Data provided
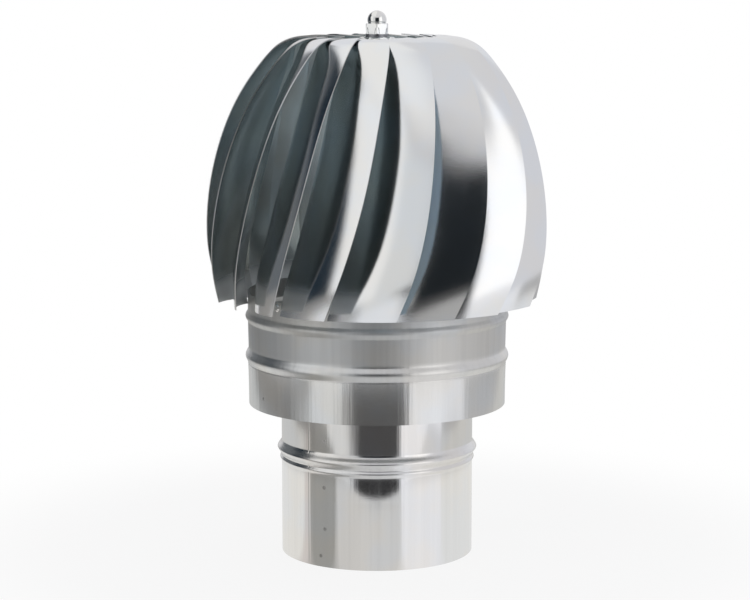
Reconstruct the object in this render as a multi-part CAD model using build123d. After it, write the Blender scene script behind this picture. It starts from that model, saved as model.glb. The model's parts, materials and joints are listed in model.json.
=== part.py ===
from build123d import *
import math
import os

# A chimney cowl with a head that the wind turns. A round spigot slides into the
# flue. Two bars across its bore carry a bearing housing, and an axle in two
# ball bearings carries the head: a skirt, a ring of twisted overlapping blades
# and the disc that their upper ends are bent over.
# Millimetres, +Z up. The origin is on the axis, at the spigot's lower edge.
# Angles run anticlockwise seen from above and are degrees.

# Sheet
tube_wall = 0.6
blade_sheet = 0.7

# Spigot, which goes into a 150 mm flue
spigot_radius = 75.0
spigot_height = 176.0
insertion_depth = 64.0
spigot_bead_height = 15.0
spigot_bead_proud = 3.2
spigot_ridge_height = 6.0
spigot_ridge_proud = 1.4
spigot_bead_spacing = 1.5
spigot_seam_angle = 226.0
skirt_seam_angle = -33.0
lap_width = 20.0
bead_fillet = 1.2

# Skirt, the lower ring of the turning head
skirt_radius = 100.5
skirt_bottom = 118.0
skirt_length = 88.0
skirt_bead_rise = 38.0
skirt_bead_height = 12.0
skirt_bead_proud = 2.3
skirt_rim_rise = 69.0
skirt_rim_height = 9.0
skirt_rim_proud = 1.9

# Blades
blade_count = 17
blade_foot_rise = 7.0
blade_foot_radius = 126.0
blade_widest_radius = 133.0
blade_inner_rise = 78.0
blade_top_rise = 285.6
blade_end_radius = 47.0
blade_sweep = 28.0
blade_foot_lean = -15.2
blade_first_angle = -90.0
blade_seat = 0.1
flap_lift = 2.1
blade_fit_tolerance = 0.02

# Top disc and the hub below it
disc_margin = 3.0
disc_thickness = 1.0
hub_flange_radius = 22.0
hub_flange_thickness = 3.0
hub_boss_radius = 10.0
hub_boss_length = 14.0

# Axle and its threaded parts, all for a 10 mm thread
axle_radius = 5.0
axle_chamfer = 0.8
axle_end_stub = 3.0
nut_flats = 17.0
nut_turn = 30.0
nut_height = 8.0
thin_nut_height = 5.0
nut_chamfer_height = 0.8
nut_chamfer_depth = 1.3
thread_gap = 0.05
washer_radius = 10.0
washer_thickness = 2.0
spring_washer_radius = 9.0
spring_washer_thickness = 2.2
spring_washer_cut = 2.0
spring_washer_slant = 20.0
cap_dome_radius = 7.5
cap_height = 18.0
cap_wall = 2.5
cap_clearance = 2.0

# Ball bearings, bore 10, outside 26, width 8
bearing_outer_radius = 13.0
bearing_width = 8.0
inner_ring_radius = 7.3
outer_ring_inside = 11.2
seal_inside = 7.4
seal_thickness = 0.6
seal_recess = 0.3
seal_grip = 0.1
ball_radius = 2.38
ball_count = 7
race_gap = 0.12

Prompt
From the very first line of the data through the line with "bead_fillet = 1.2" in it, please reproduce each line exactly and output nothing more.

Result of this task
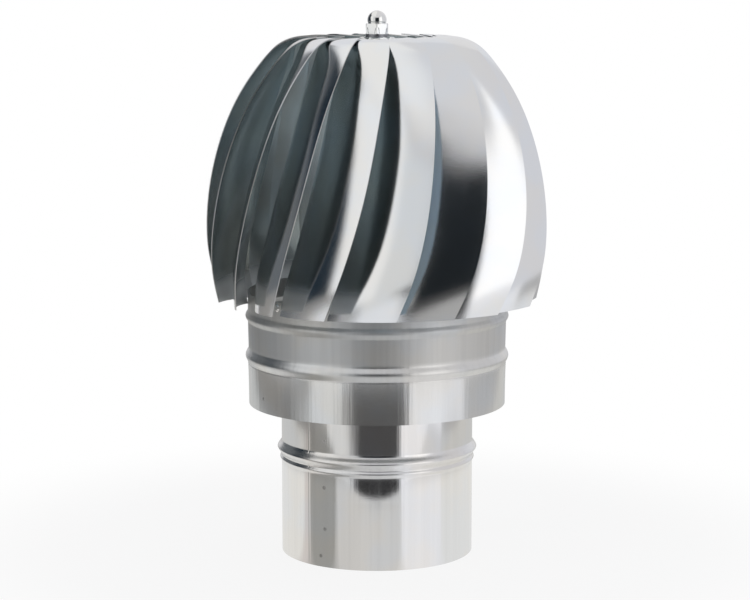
Reconstruct the object in this render as a multi-part CAD model using build123d. After it, write the Blender scene script behind this picture. It starts from that model, saved as model.glb. The model's parts, materials and joints are listed in model.json.
=== part.py ===
from build123d import *
import math
import os

# A chimney cowl with a head that the wind turns. A round spigot slides into the
# flue. Two bars across its bore carry a bearing housing, and an axle in two
# ball bearings carries the head: a skirt, a ring of twisted overlapping blades
# and the disc that their upper ends are bent over.
# Millimetres, +Z up. The origin is on the axis, at the spigot's lower edge.
# Angles run anticlockwise seen from above and are degrees.

# Sheet
tube_wall = 0.6
blade_sheet = 0.7

# Spigot, which goes into a 150 mm flue
spigot_radius = 75.0
spigot_height = 176.0
insertion_depth = 64.0
spigot_bead_height = 15.0
spigot_bead_proud = 3.2
spigot_ridge_height = 6.0
spigot_ridge_proud = 1.4
spigot_bead_spacing = 1.5
spigot_seam_angle = 226.0
skirt_seam_angle = -33.0
lap_width = 20.0
bead_fillet = 1.2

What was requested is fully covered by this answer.